▸ Set task
Make an exact copy of all the data.

▸ Data shown

■ ■ ■ ■ ■

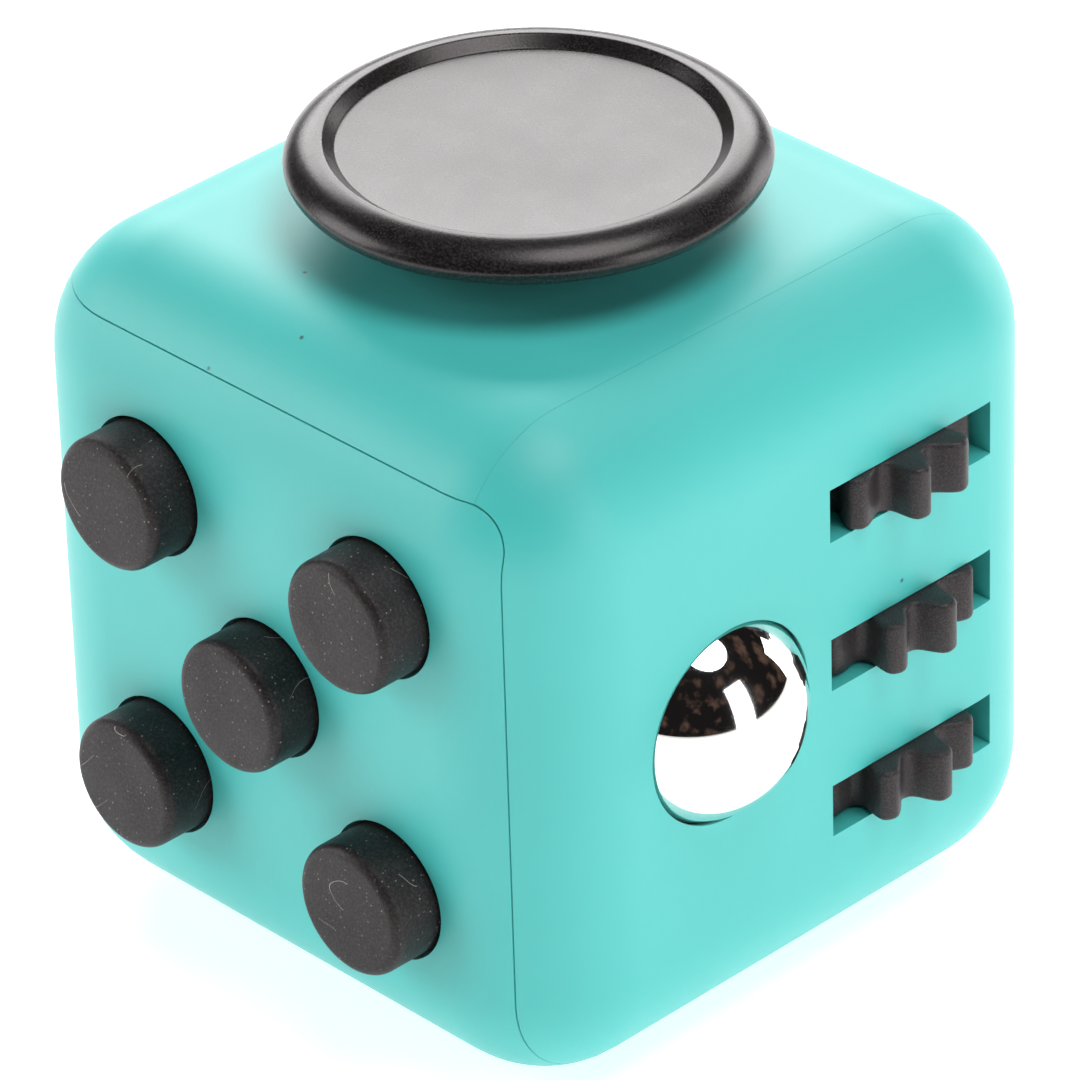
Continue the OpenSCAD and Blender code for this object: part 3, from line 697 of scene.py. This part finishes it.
softened.angle_limit = EDGE_ANGLE
softened.width = 0.12 * MM
softened.segments = 2
dial.data.materials.clear()
dial.data.materials.append(dial_black)
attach(dial, "dial")
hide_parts("spin_dial")


# ---------------------------------------------------------------------------
# Rocker: a black two-way switch on the left that pivots on a steel pin; its
# face is a shallow V, so one half stands out while the other lies flush.
ROCKER_W = 8.4
ROCKER_LEAN = Matrix.Rotation(math.radians(10), 3, "Y")
bm = bmesh.new()
outline = [
    (-2.35, 6.75), (-1.9, 6.95), (1.2, 6.7), (2.6, 2.2), (2.6, -2.2), (1.2, -6.7), (-1.9, -6.95),
    (-2.35, -6.75), (-1.35, 0)]
face = bm.faces.new([bm.verts.new((x * MM, -4.2 * MM, z * MM)) for x, z in outline])
lifted = bmesh.ops.extrude_face_region(bm, geom=[face])["geom"]
raised = [g for g in lifted if isinstance(g, bmesh.types.BMVert)]
bmesh.ops.translate(bm, vec=(0, ROCKER_W * MM, 0), verts=raised)
bmesh.ops.recalc_face_normals(bm, faces=bm.faces[:])
bmesh.ops.bevel(
    bm, geom=bm.edges[:], offset=0.3 * MM, offset_type="OFFSET", affect="EDGES", segments=4, profile=0.5,
    material=-1)
bmesh.ops.rotate(bm, verts=bm.verts[:], cent=(0, 0, 0), matrix=ROCKER_LEAN)
bmesh.ops.translate(bm, vec=(PIVOT_X * MM, 0, MID), verts=bm.verts[:])
for f in bm.faces:
    f.smooth = True
switch = to_object(bm, "v_faced_rocker")
pin_hole = bmesh.new()
add_rod(pin_hole, Y_AXIS, 0.8, (PIVOT_X, -6, LEVEL), (PIVOT_X, 6, LEVEL), 32)
combine(switch, pin_hole, "DIFFERENCE")
bore = bmesh.new()
add_rod(bore, X_AXIS, 0.96, (1.25, 0, 0), (4, 0, 0), 32)
bmesh.ops.rotate(bore, verts=bore.verts[:], cent=(0, 0, 0), matrix=ROCKER_LEAN)
bmesh.ops.translate(bore, vec=(PIVOT_X * MM, 0, MID), verts=bore.verts[:])
combine(switch, bore, "DIFFERENCE")
switch.data.set_sharp_from_angle(angle=EDGE_ANGLE)
switch.data.materials.clear()
switch.data.materials.append(dial_black)
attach(switch, "rocker_switch")
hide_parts("rocker")


# ---------------------------------------------------------------------------
# Works inside: white plastic plates, cups and brackets, steel springs, pins
# and screws, and two silicone domes. They keep their made shapes.
def works_finish(name, base, rough, scale, spread_by, **sockets):
    """A finish whose tone and roughness drift a little across the piece."""
    m, nodes, links, shader = material(name, base, rough, **sockets)
    coordinates = nodes.new("ShaderNodeTexCoord")
    cloud = nodes.new("ShaderNodeTexNoise")
    cloud.inputs["Scale"].default_value = scale
    cloud.inputs["Detail"].default_value = 4
    shade = nodes.new("ShaderNodeValToRGB")
    shade.color_ramp.elements[0].color = tuple(c * (1 - spread_by) for c in base) + (1,)
    shade.color_ramp.elements[1].color = tuple(min(1, c * (1 + spread_by)) for c in base) + (1,)
    rough_range = nodes.new("ShaderNodeMapRange")
    rough_range.inputs["To Min"].default_value = rough * 0.8
    rough_range.inputs["To Max"].default_value = rough * 1.2
    bump = nodes.new("ShaderNodeBump")
    bump.inputs["Strength"].default_value = 0.08
    bump.inputs["Distance"].default_value = 0.00003
    links.new(coordinates.outputs["Object"], cloud.inputs["Vector"])
    links.new(cloud.outputs["Fac"], shade.inputs["Fac"])
    links.new(shade.outputs["Color"], shader.inputs["Base Color"])
    links.new(cloud.outputs["Fac"], rough_range.inputs["Value"])
    links.new(rough_range.outputs["Result"], shader.inputs["Roughness"])
    links.new(cloud.outputs["Fac"], bump.inputs["Height"])
    links.new(bump.outputs["Normal"], shader.inputs["Normal"])
    return m


works = {
    "inner_plastic": works_finish("natural_white_abs", (0.72, 0.71, 0.67), 0.45, 1200, 0.05),
    "screw_steel": works_finish("zinc_plated_steel", (0.60, 0.61, 0.62), 0.32, 2600, 0.12, Metallic=1.0),
    "spring_steel": works_finish("bright_spring_steel", (0.66, 0.66, 0.67), 0.24, 3200, 0.08, Metallic=1.0),
    "silicone": works_finish("grey_silicone", (0.55, 0.56, 0.55), 0.5, 1500, 0.04),
    "black_plastic": dial_black,
    "shell_plastic": turquoise,
    "polished_ball": chrome,
}
for part in frame["record"]["subparts"]:
    o = frame["nodes"][part["node"]]
    for s in o.material_slots:
        s.material = works[part["material_slot"]]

■ ■ ■ ■ ■

▸ Answer to this problem
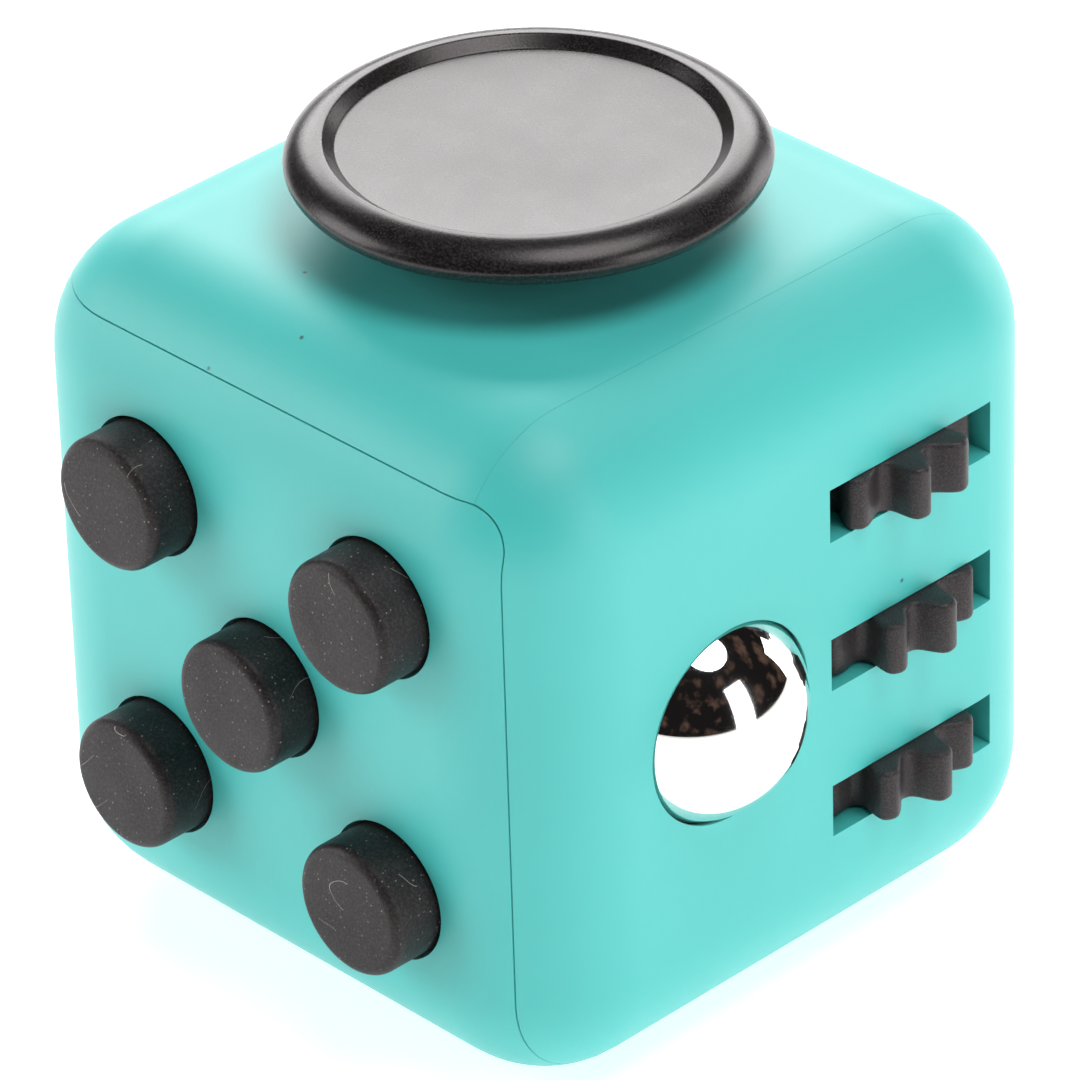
Continue the OpenSCAD and Blender code for this object: part 3, from line 697 of scene.py. This part finishes it.
softened.angle_limit = EDGE_ANGLE
softened.width = 0.12 * MM
softened.segments = 2
dial.data.materials.clear()
dial.data.materials.append(dial_black)
attach(dial, "dial")
hide_parts("spin_dial")


# ---------------------------------------------------------------------------
# Rocker: a black two-way switch on the left that pivots on a steel pin; its
# face is a shallow V, so one half stands out while the other lies flush.
ROCKER_W = 8.4
ROCKER_LEAN = Matrix.Rotation(math.radians(10), 3, "Y")
bm = bmesh.new()
outline = [
    (-2.35, 6.75), (-1.9, 6.95), (1.2, 6.7), (2.6, 2.2), (2.6, -2.2), (1.2, -6.7), (-1.9, -6.95),
    (-2.35, -6.75), (-1.35, 0)]
face = bm.faces.new([bm.verts.new((x * MM, -4.2 * MM, z * MM)) for x, z in outline])
lifted = bmesh.ops.extrude_face_region(bm, geom=[face])["geom"]
raised = [g for g in lifted if isinstance(g, bmesh.types.BMVert)]
bmesh.ops.translate(bm, vec=(0, ROCKER_W * MM, 0), verts=raised)
bmesh.ops.recalc_face_normals(bm, faces=bm.faces[:])
bmesh.ops.bevel(
    bm, geom=bm.edges[:], offset=0.3 * MM, offset_type="OFFSET", affect="EDGES", segments=4, profile=0.5,
    material=-1)
bmesh.ops.rotate(bm, verts=bm.verts[:], cent=(0, 0, 0), matrix=ROCKER_LEAN)
bmesh.ops.translate(bm, vec=(PIVOT_X * MM, 0, MID), verts=bm.verts[:])
for f in bm.faces:
    f.smooth = True
switch = to_object(bm, "v_faced_rocker")
pin_hole = bmesh.new()
add_rod(pin_hole, Y_AXIS, 0.8, (PIVOT_X, -6, LEVEL), (PIVOT_X, 6, LEVEL), 32)
combine(switch, pin_hole, "DIFFERENCE")
bore = bmesh.new()
add_rod(bore, X_AXIS, 0.96, (1.25, 0, 0), (4, 0, 0), 32)
bmesh.ops.rotate(bore, verts=bore.verts[:], cent=(0, 0, 0), matrix=ROCKER_LEAN)
bmesh.ops.translate(bore, vec=(PIVOT_X * MM, 0, MID), verts=bore.verts[:])
combine(switch, bore, "DIFFERENCE")
switch.data.set_sharp_from_angle(angle=EDGE_ANGLE)
switch.data.materials.clear()
switch.data.materials.append(dial_black)
attach(switch, "rocker_switch")
hide_parts("rocker")


# ---------------------------------------------------------------------------
# Works inside: white plastic plates, cups and brackets, steel springs, pins
# and screws, and two silicone domes. They keep their made shapes.
def works_finish(name, base, rough, scale, spread_by, **sockets):
    """A finish whose tone and roughness drift a little across the piece."""
    m, nodes, links, shader = material(name, base, rough, **sockets)
    coordinates = nodes.new("ShaderNodeTexCoord")
    cloud = nodes.new("ShaderNodeTexNoise")
    cloud.inputs["Scale"].default_value = scale
    cloud.inputs["Detail"].default_value = 4
    shade = nodes.new("ShaderNodeValToRGB")
    shade.color_ramp.elements[0].color = tuple(c * (1 - spread_by) for c in base) + (1,)
    shade.color_ramp.elements[1].color = tuple(min(1, c * (1 + spread_by)) for c in base) + (1,)
    rough_range = nodes.new("ShaderNodeMapRange")
    rough_range.inputs["To Min"].default_value = rough * 0.8
    rough_range.inputs["To Max"].default_value = rough * 1.2
    bump = nodes.new("ShaderNodeBump")
    bump.inputs["Strength"].default_value = 0.08
    bump.inputs["Distance"].default_value = 0.00003
    links.new(coordinates.outputs["Object"], cloud.inputs["Vector"])
    links.new(cloud.outputs["Fac"], shade.inputs["Fac"])
    links.new(shade.outputs["Color"], shader.inputs["Base Color"])
    links.new(cloud.outputs["Fac"], rough_range.inputs["Value"])
    links.new(rough_range.outputs["Result"], shader.inputs["Roughness"])
    links.new(cloud.outputs["Fac"], bump.inputs["Height"])
    links.new(bump.outputs["Normal"], shader.inputs["Normal"])
    return m


works = {
    "inner_plastic": works_finish("natural_white_abs", (0.72, 0.71, 0.67), 0.45, 1200, 0.05),
    "screw_steel": works_finish("zinc_plated_steel", (0.60, 0.61, 0.62), 0.32, 2600, 0.12, Metallic=1.0),
    "spring_steel": works_finish("bright_spring_steel", (0.66, 0.66, 0.67), 0.24, 3200, 0.08, Metallic=1.0),
    "silicone": works_finish("grey_silicone", (0.55, 0.56, 0.55), 0.5, 1500, 0.04),
    "black_plastic": dial_black,
    "shell_plastic": turquoise,
    "polished_ball": chrome,
}
for part in frame["record"]["subparts"]:
    o = frame["nodes"][part["node"]]
    for s in o.material_slots:
        s.material = works[part["material_slot"]]